(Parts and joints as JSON)
— start —

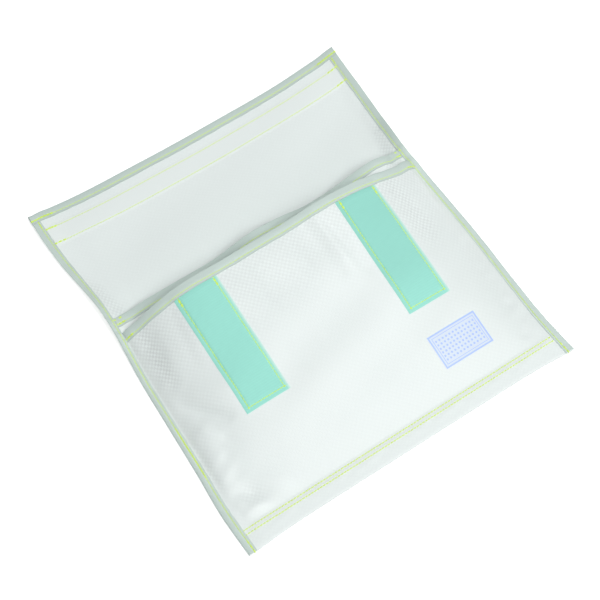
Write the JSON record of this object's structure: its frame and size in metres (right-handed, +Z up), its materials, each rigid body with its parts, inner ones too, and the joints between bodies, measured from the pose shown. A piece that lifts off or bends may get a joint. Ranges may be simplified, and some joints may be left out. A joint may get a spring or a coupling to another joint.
{
  "type": "fire-resistant battery bag",
  "caption": "Flat sewn envelope bag of white woven glass cloth with gaping pockets, taped edges and a wide open flap that folds up and over onto loop tapes.",
  "frame": {"origin": "centre of the footprint with the flap open flat, on the surface that the bag lies on", "axes": "+Z up, +Y from the bottom fold to the end of the open flap, +X across the bag"},
  "size_m": [0.38, 0.432, 0.0481],
  "materials": {
    "glass_cloth": "smooth woven cloth with a slight sheen",
    "binding_tape": "ribbed woven tape",
    "hook_tape": "low moulded hooks",
    "loop_tape": "soft napped loop tape"
  },
  "bodies": {
    "bag": {"back_panel": "glass_cloth", "divider_panel": "glass_cloth", "front_panel": "glass_cloth", "front_mouth_binding": "binding_tape", "divider_mouth_binding": "binding_tape", "loop_tape_left": "loop_tape", "loop_tape_right": "loop_tape", "side_binding_left": "binding_tape", "side_binding_right": "binding_tape"},
    "fold_strip": {"fold_strip": "glass_cloth", "strip_binding_left": "binding_tape", "strip_binding_right": "binding_tape"},
    "flap": {"flap_panel": "glass_cloth", "hook_tape": "hook_tape", "flap_end_binding": "binding_tape", "flap_binding_left": "binding_tape", "flap_binding_right": "binding_tape"}
  },
  "joints": [
    {"name": "flap_rise", "type": "hinge", "parent": "bag", "child": "fold_strip", "pos_m": [0, 0.068, 0.001], "axis": [1, 0, 0], "range_deg": [0, 90]},
    {"name": "flap_close", "type": "hinge", "parent": "fold_strip", "child": "flap", "pos_m": [0, 0.12438, 0.001], "axis": [1, 0, 0], "range_deg": [0, 100.8]}
  ],
  "couplings": [
    {"joint": "flap_close", "follows": "flap_rise", "ratio": 1.1199}
  ]
}
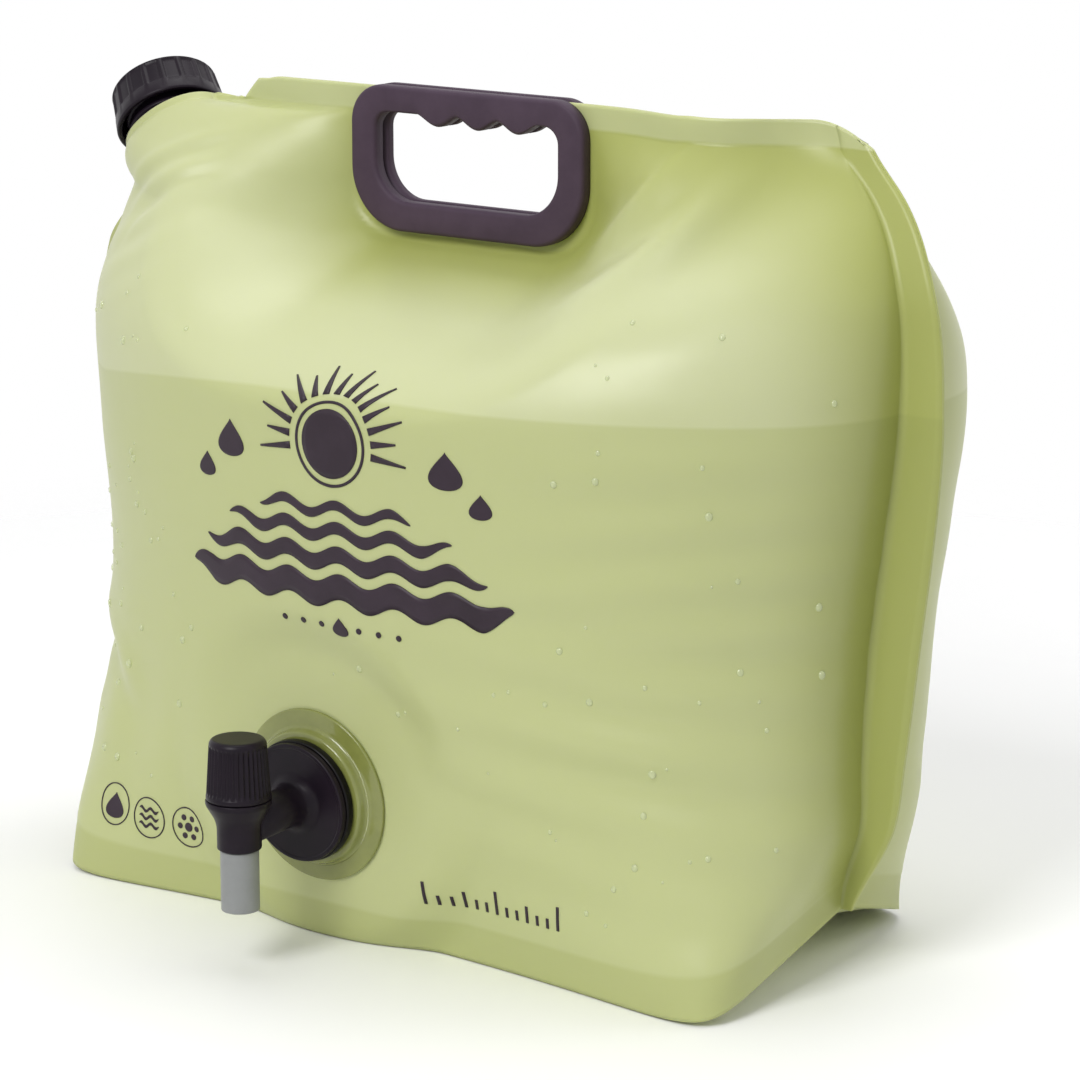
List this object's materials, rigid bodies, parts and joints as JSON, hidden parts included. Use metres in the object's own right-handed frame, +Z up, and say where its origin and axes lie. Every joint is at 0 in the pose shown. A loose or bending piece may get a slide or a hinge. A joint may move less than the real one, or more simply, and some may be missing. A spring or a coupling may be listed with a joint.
{
  "type": "collapsible water carrier",
  "caption": "Stand-up bag of welded film holding water, with a screw neck in its cut corner, a carrying handle through the top seal and a dispensing tap low on the front.",
  "frame": {"origin": "on the floor, under the middle of the base", "axes": "+Z up, the front with the tap faces -Y, the screw neck is at -X"},
  "size_m": [0.372, 0.2213, 0.2945],
  "materials": {
    "film": "soft see-through welded film",
    "handle_plastic": "matt, fine grained",
    "plum_plastic": "satin moulding",
    "green_plastic": "glossy, see-through at its edges",
    "black_rubber": "satin",
    "grey_tube": "matt",
    "liner": "foamed disc"
  },
  "bodies": {
    "carrier": {"front_panel": "film", "back_panel": "film", "bottom_gusset": "film", "handle_front": "handle_plastic", "handle_back": "handle_plastic", "neck_fitting": "plum_plastic", "tap_insert": "green_plastic", "tap_washer": "black_rubber", "tap_body": "plum_plastic", "outlet_tube": "grey_tube", "tap_bonnet": "plum_plastic", "stem_ring": "black_rubber"},
    "cap_seal": {"cap_liner": "liner"},
    "cap": {"screw_cap": "plum_plastic"},
    "plug": {"valve_plug": "black_rubber"},
    "knob": {"tap_knob": "plum_plastic", "valve_stem": "plum_plastic"}
  },
  "joints": [
    {"name": "cap_lift", "type": "slide", "parent": "carrier", "child": "cap_seal", "axis": [-0.6083, 0.3746, 0.6998], "range_m": [0, 0.012]},
    {"name": "cap_turn", "type": "hinge", "parent": "cap_seal", "child": "cap", "pos_m": [-0.147, 0.0015, 0.2662], "axis": [-0.6083, 0.3746, 0.6998], "range_deg": [0, 1080]},
    {"name": "plug_lift", "type": "slide", "parent": "carrier", "child": "plug", "axis": [0, 0, 1], "range_m": [0, 0.00375]},
    {"name": "knob_turn", "type": "hinge", "parent": "plug", "child": "knob", "pos_m": [-0.016, -0.11944, 0], "axis": [0, 0, 1], "range_deg": [0, 450]}
  ],
  "couplings": [
    {"joint": "cap_turn", "follows": "cap_lift", "rad_per_m": 1570.8},
    {"joint": "knob_turn", "follows": "plug_lift", "rad_per_m": 2094.4}
  ]
}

— end —

=== Problem details ===
Reproduce every entry shown above, precisely as it stands.

=== Solved exercise ===
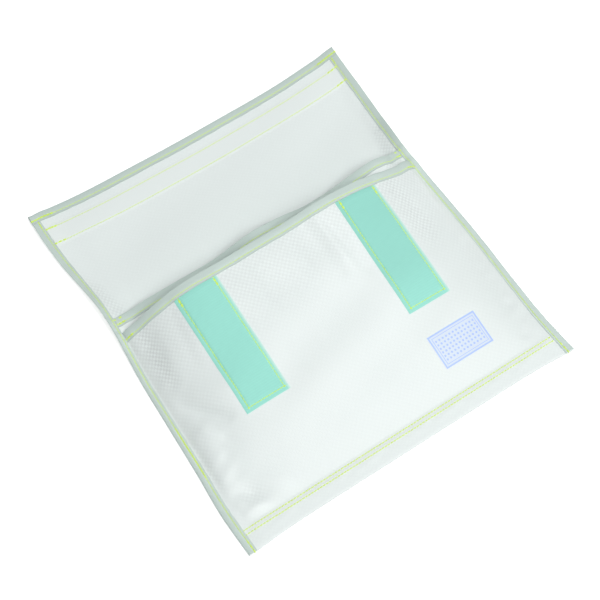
Write the JSON record of this object's structure: its frame and size in metres (right-handed, +Z up), its materials, each rigid body with its parts, inner ones too, and the joints between bodies, measured from the pose shown. A piece that lifts off or bends may get a joint. Ranges may be simplified, and some joints may be left out. A joint may get a spring or a coupling to another joint.
{
  "type": "fire-resistant battery bag",
  "caption": "Flat sewn envelope bag of white woven glass cloth with gaping pockets, taped edges and a wide open flap that folds up and over onto loop tapes.",
  "frame": {"origin": "centre of the footprint with the flap open flat, on the surface that the bag lies on", "axes": "+Z up, +Y from the bottom fold to the end of the open flap, +X across the bag"},
  "size_m": [0.38, 0.432, 0.0481],
  "materials": {
    "glass_cloth": "smooth woven cloth with a slight sheen",
    "binding_tape": "ribbed woven tape",
    "hook_tape": "low moulded hooks",
    "loop_tape": "soft napped loop tape"
  },
  "bodies": {
    "bag": {"back_panel": "glass_cloth", "divider_panel": "glass_cloth", "front_panel": "glass_cloth", "front_mouth_binding": "binding_tape", "divider_mouth_binding": "binding_tape", "loop_tape_left": "loop_tape", "loop_tape_right": "loop_tape", "side_binding_left": "binding_tape", "side_binding_right": "binding_tape"},
    "fold_strip": {"fold_strip": "glass_cloth", "strip_binding_left": "binding_tape", "strip_binding_right": "binding_tape"},
    "flap": {"flap_panel": "glass_cloth", "hook_tape": "hook_tape", "flap_end_binding": "binding_tape", "flap_binding_left": "binding_tape", "flap_binding_right": "binding_tape"}
  },
  "joints": [
    {"name": "flap_rise", "type": "hinge", "parent": "bag", "child": "fold_strip", "pos_m": [0, 0.068, 0.001], "axis": [1, 0, 0], "range_deg": [0, 90]},
    {"name": "flap_close", "type": "hinge", "parent": "fold_strip", "child": "flap", "pos_m": [0, 0.12438, 0.001], "axis": [1, 0, 0], "range_deg": [0, 100.8]}
  ],
  "couplings": [
    {"joint": "flap_close", "follows": "flap_rise", "ratio": 1.1199}
  ]
}
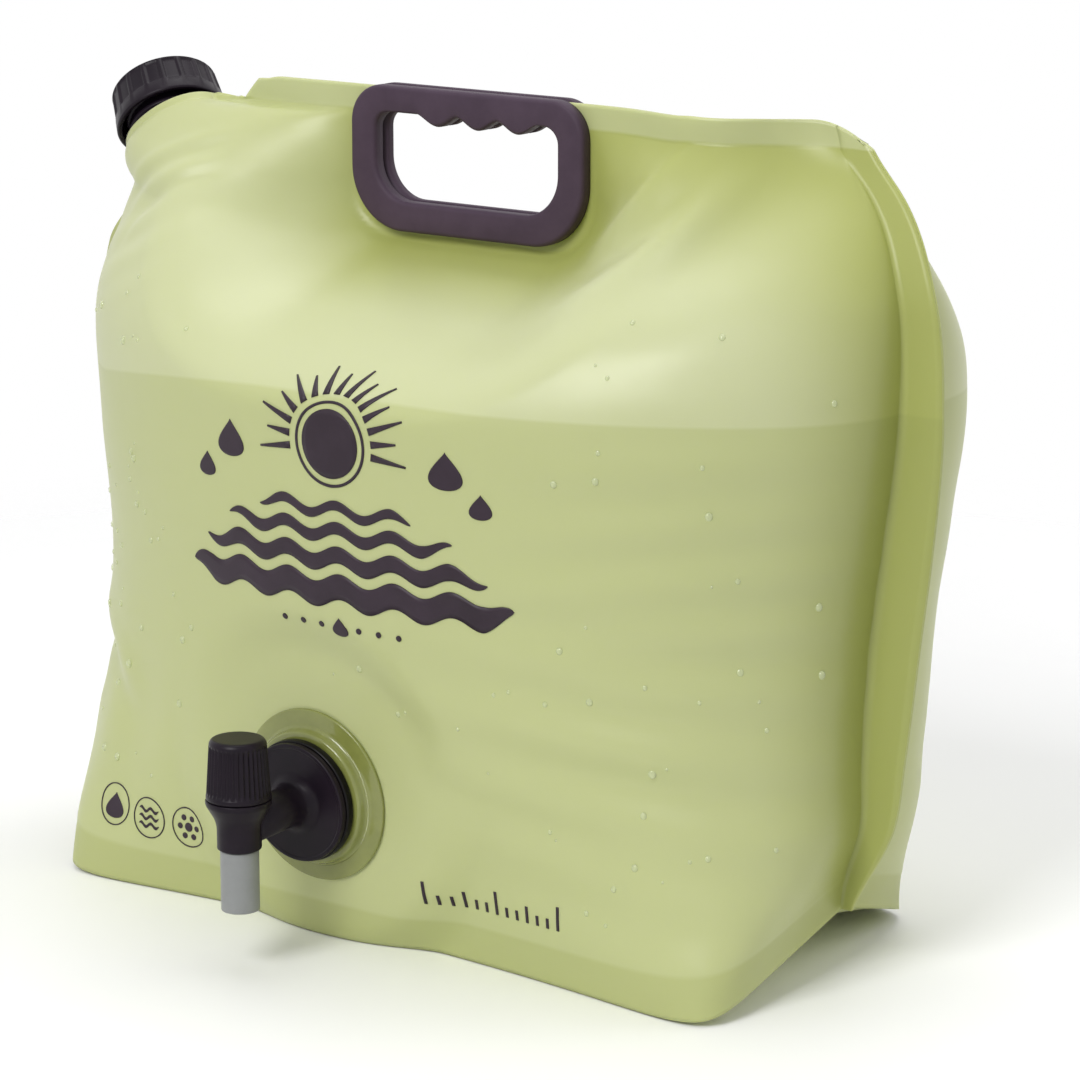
List this object's materials, rigid bodies, parts and joints as JSON, hidden parts included. Use metres in the object's own right-handed frame, +Z up, and say where its origin and axes lie. Every joint is at 0 in the pose shown. A loose or bending piece may get a slide or a hinge. A joint may move less than the real one, or more simply, and some may be missing. A spring or a coupling may be listed with a joint.
{
  "type": "collapsible water carrier",
  "caption": "Stand-up bag of welded film holding water, with a screw neck in its cut corner, a carrying handle through the top seal and a dispensing tap low on the front.",
  "frame": {"origin": "on the floor, under the middle of the base", "axes": "+Z up, the front with the tap faces -Y, the screw neck is at -X"},
  "size_m": [0.372, 0.2213, 0.2945],
  "materials": {
    "film": "soft see-through welded film",
    "handle_plastic": "matt, fine grained",
    "plum_plastic": "satin moulding",
    "green_plastic": "glossy, see-through at its edges",
    "black_rubber": "satin",
    "grey_tube": "matt",
    "liner": "foamed disc"
  },
  "bodies": {
    "carrier": {"front_panel": "film", "back_panel": "film", "bottom_gusset": "film", "handle_front": "handle_plastic", "handle_back": "handle_plastic", "neck_fitting": "plum_plastic", "tap_insert": "green_plastic", "tap_washer": "black_rubber", "tap_body": "plum_plastic", "outlet_tube": "grey_tube", "tap_bonnet": "plum_plastic", "stem_ring": "black_rubber"},
    "cap_seal": {"cap_liner": "liner"},
    "cap": {"screw_cap": "plum_plastic"},
    "plug": {"valve_plug": "black_rubber"},
    "knob": {"tap_knob": "plum_plastic", "valve_stem": "plum_plastic"}
  },
  "joints": [
    {"name": "cap_lift", "type": "slide", "parent": "carrier", "child": "cap_seal", "axis": [-0.6083, 0.3746, 0.6998], "range_m": [0, 0.012]},
    {"name": "cap_turn", "type": "hinge", "parent": "cap_seal", "child": "cap", "pos_m": [-0.147, 0.0015, 0.2662], "axis": [-0.6083, 0.3746, 0.6998], "range_deg": [0, 1080]},
    {"name": "plug_lift", "type": "slide", "parent": "carrier", "child": "plug", "axis": [0, 0, 1], "range_m": [0, 0.00375]},
    {"name": "knob_turn", "type": "hinge", "parent": "plug", "child": "knob", "pos_m": [-0.016, -0.11944, 0], "axis": [0, 0, 1], "range_deg": [0, 450]}
  ],
  "couplings": [
    {"joint": "cap_turn", "follows": "cap_lift", "rad_per_m": 1570.8},
    {"joint": "knob_turn", "follows": "plug_lift", "rad_per_m": 2094.4}
  ]
}